Rather than thinking, "I wish I could find the answer," maybe we could actually get up to something. Perhaps I can do something that feels really small, but see what a lot of really small stuff actually does, and there's a trickle-down. I'll tell this story: I was getting ready to workshop with this elementary school in St. Paul, where a dear friend of mine was the vice principal. A fourth-grader, I will never forget this little guy, he had to go to the principal's office. So I asked, "Why are you here? What happened?" And he said, "Well, I'm a bad kid." He's ten. That is school. That's the power of school to shape worldviews, that's the power of school to shape life-chances. But school is also the site that he can recover from being a "bad kid," or thinking of himself as one. I think in those moments, remembering that there are things I can do in my position as a teacher, the relative privilege that that is, there are all kinds of bounds on that, teaching is one of the sites, one of these locations, that disproportionately impact life chances of the young people that I'm working with.

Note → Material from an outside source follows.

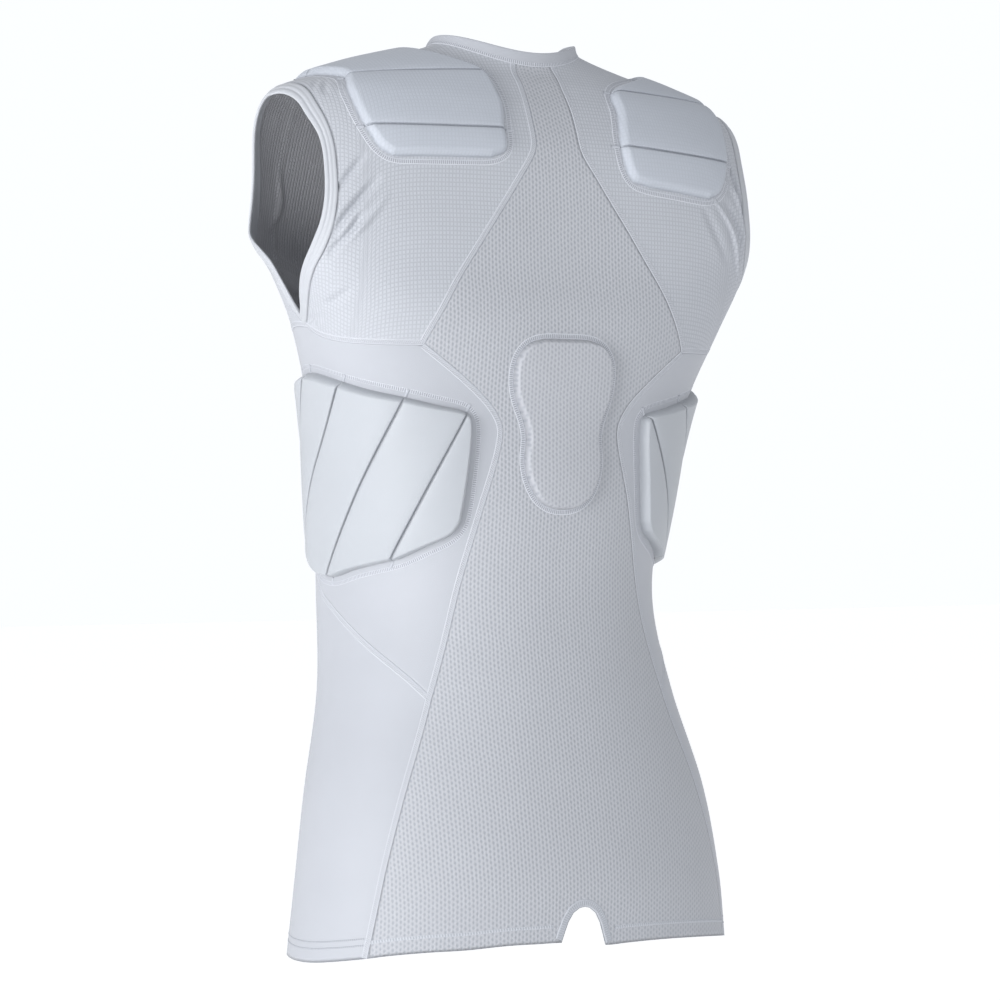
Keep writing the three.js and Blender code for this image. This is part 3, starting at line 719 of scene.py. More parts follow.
def new_material(name, roughness):
    material = bpy.data.materials.new(name)
    material.use_nodes = True
    shader = material.node_tree.nodes["Principled BSDF"]
    shader.inputs["Roughness"].default_value = roughness
    return material, material.node_tree, shader


def colour_of(red, green, blue):
    """Linear colour of screen values from 0 to 255."""
    def linear(value):
        value /= 255
        return value / 12.92 if value <= 0.04045 else ((value + 0.055) / 1.055) ** 2.4
    return (linear(red), linear(green), linear(blue), 1)


class Graph:
    """Short ways to add and join the nodes of one tree."""

    def __init__(self, tree):
        self.tree = tree

    def join(self, source, socket):
        if hasattr(source, "is_output"):
            self.tree.links.new(source, socket)
        else:
            socket.default_value = source

    def math(self, operation, *values):
        node = self.tree.nodes.new("ShaderNodeMath")
        node.operation = operation
        for k, value in enumerate(values):
            self.join(value, node.inputs[k])
        return node.outputs[0]

    def noise(self, vector, scale, detail=2.0):
        node = self.tree.nodes.new("ShaderNodeTexNoise")
        node.inputs["Scale"].default_value = scale
        node.inputs["Detail"].default_value = detail
        self.join(vector, node.inputs["Vector"])
        return node.outputs["Fac"]

    def smooth(self, value, low, high, start=0.0, end=1.0):
        node = self.tree.nodes.new("ShaderNodeMapRange")
        node.interpolation_type = "SMOOTHSTEP"
        for name, given in zip(
            ("Value", "From Min", "From Max", "To Min", "To Max"), (value, low, high, start, end)
        ):
            self.join(given, node.inputs[name])
        return node.outputs["Result"]

    def mix_colour(self, share, a, b):
        node = self.tree.nodes.new("ShaderNodeMix")
        node.data_type = "RGBA"
        self.join(share, node.inputs[0])
        self.join(a, node.inputs[6])
        self.join(b, node.inputs[7])
        return node.outputs[2]

    def split(self, vector):
        node = self.tree.nodes.new("ShaderNodeSeparateXYZ")
        self.join(vector, node.inputs[0])
        return node.outputs[0], node.outputs[1]

    def bump(self, height, distance, strength=1.0):
        node = self.tree.nodes.new("ShaderNodeBump")
        node.inputs["Distance"].default_value = distance
        node.inputs["Strength"].default_value = strength
        self.join(height, node.inputs["Height"])
        return node.outputs["Normal"]

    def group(self, tree, **values):
        node = self.tree.nodes.new("ShaderNodeGroup")
        node.node_tree = tree
        for name, value in values.items():
            self.join(value, node.inputs[name])
        return node.outputs

    def cloth_map(self):
        node = self.tree.nodes.new("ShaderNodeUVMap")
        node.uv_map = "cloth"
        return node.outputs["UV"]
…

Dr. Casey on his hopes for the Master of Arts in Urban Education program:

I'm wildly excited for the M.A. program to continue to grow, and coming off of our last incoming cohort—I just wrapped up my first course with them, and they are such a dynamic group. Every year we get folks from other areas, other parts of the country, folks who are in the classroom or on their way, and folks looking to do different kinds of things. We have three people with social work backgrounds in this current cohort. I'm just excited to see where this group goes with their projects.

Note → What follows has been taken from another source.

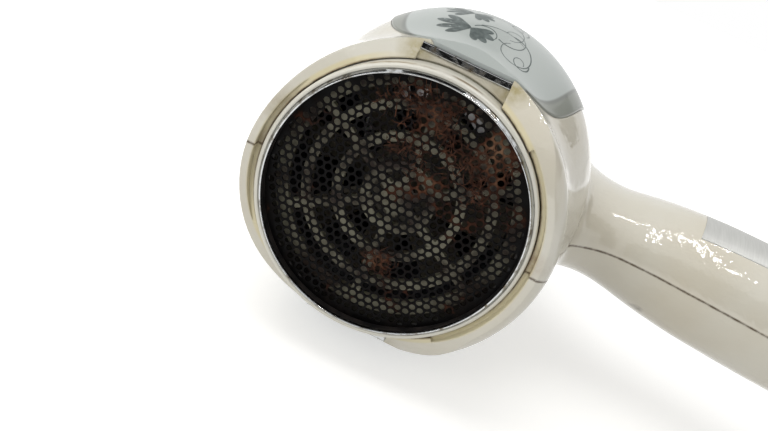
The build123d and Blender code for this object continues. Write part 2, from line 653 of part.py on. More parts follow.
clamp_top = clamp_seat + clamp_thickness
bar = block(clamp_x - 3.5, clamp_x + 3.5, clamp_y - clamp_reach - 3, clamp_y + clamp_reach + 3,
            clamp_seat, clamp_top)
clamp_screw_list = []
for side in (-1, 1):
    place = Pos(clamp_x, clamp_y + side * clamp_reach, 0)
    bar -= place * Cylinder(screw_radius + fit_gap, 60)
    head = Pos(0, 0, clamp_top + 0.8) * Cylinder(2.3, 1.6)
    shank = Pos(0, 0, (clamp_top - 5) / 2) * Cylinder(screw_radius, clamp_top + 5)
    clamp_screw_list.append(place * (head + shank))
add("cord_clamp", bar)
add("clamp_screws", Compound(clamp_screw_list))

# ---------------------------------------------------------------- write one STEP file per node
os.makedirs("parts", exist_ok=True)
for name, shape in NODES.items():
    export_step(shape, f"parts/{name}.step")
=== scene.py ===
import math
import random

import bmesh
import bpy
from mathutils import Euler, Matrix, Vector


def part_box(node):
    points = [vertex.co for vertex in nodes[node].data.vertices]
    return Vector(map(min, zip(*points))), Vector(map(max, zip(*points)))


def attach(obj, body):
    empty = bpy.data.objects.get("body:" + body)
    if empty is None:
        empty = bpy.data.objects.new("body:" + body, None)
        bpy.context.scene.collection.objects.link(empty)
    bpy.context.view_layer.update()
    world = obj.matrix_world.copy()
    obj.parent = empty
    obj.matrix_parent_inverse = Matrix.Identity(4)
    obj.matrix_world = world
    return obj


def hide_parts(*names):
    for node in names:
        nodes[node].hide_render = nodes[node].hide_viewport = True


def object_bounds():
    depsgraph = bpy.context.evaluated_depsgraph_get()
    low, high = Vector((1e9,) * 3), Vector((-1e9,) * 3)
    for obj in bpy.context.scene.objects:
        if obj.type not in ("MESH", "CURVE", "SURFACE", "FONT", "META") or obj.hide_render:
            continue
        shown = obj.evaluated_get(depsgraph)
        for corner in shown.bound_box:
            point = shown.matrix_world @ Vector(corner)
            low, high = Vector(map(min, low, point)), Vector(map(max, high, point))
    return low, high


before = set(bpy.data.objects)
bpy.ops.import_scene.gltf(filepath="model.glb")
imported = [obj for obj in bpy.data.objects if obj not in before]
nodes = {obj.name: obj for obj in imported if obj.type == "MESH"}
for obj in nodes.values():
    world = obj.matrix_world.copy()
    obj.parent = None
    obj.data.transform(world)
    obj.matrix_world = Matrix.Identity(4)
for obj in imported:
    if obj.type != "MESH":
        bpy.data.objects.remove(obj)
cad_low, cad_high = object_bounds()

# ------------------------------------------------------------------ housing halves and handle cap
# Two halves moulded in ivory ABS and screwed together on a parting line at z = 0. Years of use
# have yellowed the gutter round the filter and left brown dirt in the joints.
MM = 0.001
crest_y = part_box("housing_right")[0].y      # rearmost point of the collar
cover_radius = 36.3 * MM                    # outside of the filter cover
gutter_radius = 37.9 * MM                   # outer wall of the gutter round the cover


def colour(hex_value):
    """Linear RGBA of an sRGB hex value."""
    parts = [int(hex_value[i:i + 2], 16) / 255 for i in (0, 2, 4)]
    return [c / 12.92 if c <= 0.04045 else ((c + 0.055) / 1.055) ** 2.4 for c in parts] + [1.0]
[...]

I suppose I'm more excited longer-term about having more people in local schools that have been through our program. Not necessarily because we all share a singular worldview or something, but more because there will be so many opportunities to have Rhodes be more robustly involved in K-12 schools locally. Obviously, I think we have a lot further to go, but just trying to think t10 years in the future, and maybe five percent of local teachers have been through a Rhodes program? How cool! I’m thinking long term, too, about school leaders and who's actually making hiring decisions, district-level kinds of folks. I think in some ways, the more involved we can be, the more resources we can bring to the local district—that feels redistributive to me. That feels like increasing life chances.